*To be done*: Return only the lines running from the line that holds "o = o.parent" to the line that holds "PIVOT = next(j", including both.

*Input rows*:

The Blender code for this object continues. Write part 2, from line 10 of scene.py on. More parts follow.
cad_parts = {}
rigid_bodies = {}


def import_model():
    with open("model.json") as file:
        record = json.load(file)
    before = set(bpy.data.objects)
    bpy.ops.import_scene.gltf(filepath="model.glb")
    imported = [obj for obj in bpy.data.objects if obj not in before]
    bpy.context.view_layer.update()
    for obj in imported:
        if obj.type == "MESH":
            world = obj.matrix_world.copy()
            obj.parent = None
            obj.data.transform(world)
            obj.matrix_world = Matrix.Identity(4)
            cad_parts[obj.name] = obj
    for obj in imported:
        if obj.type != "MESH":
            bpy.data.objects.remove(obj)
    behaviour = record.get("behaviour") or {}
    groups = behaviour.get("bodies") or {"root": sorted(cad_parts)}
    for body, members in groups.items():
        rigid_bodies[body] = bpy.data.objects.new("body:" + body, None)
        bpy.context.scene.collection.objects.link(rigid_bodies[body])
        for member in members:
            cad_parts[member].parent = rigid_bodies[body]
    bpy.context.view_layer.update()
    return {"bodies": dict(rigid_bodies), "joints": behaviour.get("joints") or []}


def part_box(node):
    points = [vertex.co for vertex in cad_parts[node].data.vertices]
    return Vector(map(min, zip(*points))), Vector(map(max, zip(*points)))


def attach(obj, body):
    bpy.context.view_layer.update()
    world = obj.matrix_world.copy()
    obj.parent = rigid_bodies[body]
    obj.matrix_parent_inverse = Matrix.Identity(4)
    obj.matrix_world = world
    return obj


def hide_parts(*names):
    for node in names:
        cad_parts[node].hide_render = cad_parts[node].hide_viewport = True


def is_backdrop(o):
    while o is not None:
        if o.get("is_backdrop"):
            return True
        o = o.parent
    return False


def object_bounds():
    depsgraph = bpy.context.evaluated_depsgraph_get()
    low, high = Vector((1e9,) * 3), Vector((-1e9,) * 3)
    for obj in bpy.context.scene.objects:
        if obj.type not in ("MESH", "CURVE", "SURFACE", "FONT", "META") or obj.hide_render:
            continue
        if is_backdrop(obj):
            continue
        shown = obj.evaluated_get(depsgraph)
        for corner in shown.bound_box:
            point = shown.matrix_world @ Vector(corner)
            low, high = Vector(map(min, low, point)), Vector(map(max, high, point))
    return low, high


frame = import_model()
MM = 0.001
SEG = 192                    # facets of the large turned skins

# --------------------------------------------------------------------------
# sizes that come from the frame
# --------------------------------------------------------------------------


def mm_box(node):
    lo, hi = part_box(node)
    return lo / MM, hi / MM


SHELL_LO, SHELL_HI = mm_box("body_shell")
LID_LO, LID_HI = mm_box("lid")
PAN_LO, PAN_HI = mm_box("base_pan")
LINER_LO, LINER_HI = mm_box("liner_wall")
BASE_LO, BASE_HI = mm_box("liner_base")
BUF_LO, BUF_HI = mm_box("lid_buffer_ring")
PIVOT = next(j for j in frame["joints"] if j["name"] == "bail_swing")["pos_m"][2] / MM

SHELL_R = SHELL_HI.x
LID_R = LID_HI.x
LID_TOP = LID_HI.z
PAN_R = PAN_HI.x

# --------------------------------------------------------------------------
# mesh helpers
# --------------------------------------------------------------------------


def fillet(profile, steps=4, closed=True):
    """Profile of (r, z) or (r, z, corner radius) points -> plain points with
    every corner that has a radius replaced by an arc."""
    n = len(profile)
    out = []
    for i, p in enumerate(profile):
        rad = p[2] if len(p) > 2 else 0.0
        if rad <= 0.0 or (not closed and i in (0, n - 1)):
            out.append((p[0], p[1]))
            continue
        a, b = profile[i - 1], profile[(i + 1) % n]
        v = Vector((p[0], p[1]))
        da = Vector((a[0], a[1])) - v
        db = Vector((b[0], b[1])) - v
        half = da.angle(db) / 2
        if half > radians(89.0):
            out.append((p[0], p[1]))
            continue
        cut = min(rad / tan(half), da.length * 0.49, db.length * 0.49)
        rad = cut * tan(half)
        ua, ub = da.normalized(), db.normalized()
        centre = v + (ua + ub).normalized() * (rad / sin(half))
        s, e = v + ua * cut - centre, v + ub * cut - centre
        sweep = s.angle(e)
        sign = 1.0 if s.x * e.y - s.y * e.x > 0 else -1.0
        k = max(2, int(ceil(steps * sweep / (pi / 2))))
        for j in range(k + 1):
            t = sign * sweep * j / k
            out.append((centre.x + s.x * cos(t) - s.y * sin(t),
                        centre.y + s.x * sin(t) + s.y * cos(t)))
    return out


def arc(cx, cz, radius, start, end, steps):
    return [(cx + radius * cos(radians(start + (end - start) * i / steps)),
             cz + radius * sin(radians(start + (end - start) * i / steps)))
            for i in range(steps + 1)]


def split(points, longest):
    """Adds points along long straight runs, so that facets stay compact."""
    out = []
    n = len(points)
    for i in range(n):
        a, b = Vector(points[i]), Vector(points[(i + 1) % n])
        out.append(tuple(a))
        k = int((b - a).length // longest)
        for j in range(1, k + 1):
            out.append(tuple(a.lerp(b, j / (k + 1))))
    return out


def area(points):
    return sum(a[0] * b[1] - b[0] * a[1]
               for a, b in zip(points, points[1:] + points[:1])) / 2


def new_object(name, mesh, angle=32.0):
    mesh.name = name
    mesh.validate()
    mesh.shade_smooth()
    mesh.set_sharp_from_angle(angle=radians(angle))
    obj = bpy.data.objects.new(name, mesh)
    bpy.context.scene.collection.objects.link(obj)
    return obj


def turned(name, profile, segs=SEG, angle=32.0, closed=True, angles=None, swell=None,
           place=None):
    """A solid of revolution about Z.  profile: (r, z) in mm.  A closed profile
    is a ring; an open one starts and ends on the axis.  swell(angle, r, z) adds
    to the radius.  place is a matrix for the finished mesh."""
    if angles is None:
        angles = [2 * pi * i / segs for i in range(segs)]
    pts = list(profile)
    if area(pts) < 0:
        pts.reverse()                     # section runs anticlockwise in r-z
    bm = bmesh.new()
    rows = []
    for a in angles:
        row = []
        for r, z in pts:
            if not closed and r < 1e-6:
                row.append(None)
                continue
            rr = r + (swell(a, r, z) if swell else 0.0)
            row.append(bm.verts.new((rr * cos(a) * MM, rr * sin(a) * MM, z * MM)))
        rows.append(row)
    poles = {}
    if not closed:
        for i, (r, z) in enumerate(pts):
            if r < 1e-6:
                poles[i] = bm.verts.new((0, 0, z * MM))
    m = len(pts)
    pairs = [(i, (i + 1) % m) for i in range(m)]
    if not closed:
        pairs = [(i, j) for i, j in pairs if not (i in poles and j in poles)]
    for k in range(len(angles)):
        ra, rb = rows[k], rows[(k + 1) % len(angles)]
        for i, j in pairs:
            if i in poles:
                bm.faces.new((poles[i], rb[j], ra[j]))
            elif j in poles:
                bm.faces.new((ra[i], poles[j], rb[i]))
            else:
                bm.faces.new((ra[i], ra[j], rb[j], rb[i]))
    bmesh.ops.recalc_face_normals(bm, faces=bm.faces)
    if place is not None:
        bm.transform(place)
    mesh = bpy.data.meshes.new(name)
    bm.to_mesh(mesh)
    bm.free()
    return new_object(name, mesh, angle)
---
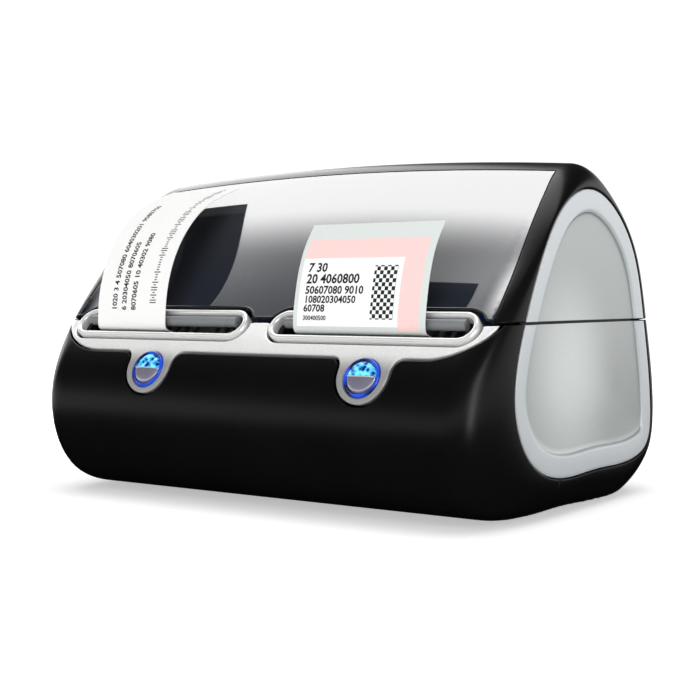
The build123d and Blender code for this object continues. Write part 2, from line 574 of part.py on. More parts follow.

*Exercise solution*:
        o = o.parent
    return False


def object_bounds():
    depsgraph = bpy.context.evaluated_depsgraph_get()
    low, high = Vector((1e9,) * 3), Vector((-1e9,) * 3)
    for obj in bpy.context.scene.objects:
        if obj.type not in ("MESH", "CURVE", "SURFACE", "FONT", "META") or obj.hide_render:
            continue
        if is_backdrop(obj):
            continue
        shown = obj.evaluated_get(depsgraph)
        for corner in shown.bound_box:
            point = shown.matrix_world @ Vector(corner)
            low, high = Vector(map(min, low, point)), Vector(map(max, high, point))
    return low, high


frame = import_model()
MM = 0.001
SEG = 192                    # facets of the large turned skins

# --------------------------------------------------------------------------
# sizes that come from the frame
# --------------------------------------------------------------------------


def mm_box(node):
    lo, hi = part_box(node)
    return lo / MM, hi / MM


SHELL_LO, SHELL_HI = mm_box("body_shell")
LID_LO, LID_HI = mm_box("lid")
PAN_LO, PAN_HI = mm_box("base_pan")
LINER_LO, LINER_HI = mm_box("liner_wall")
BASE_LO, BASE_HI = mm_box("liner_base")
BUF_LO, BUF_HI = mm_box("lid_buffer_ring")
PIVOT = next(j for j in frame["joints"] if j["name"] == "bail_swing")["pos_m"][2] / MM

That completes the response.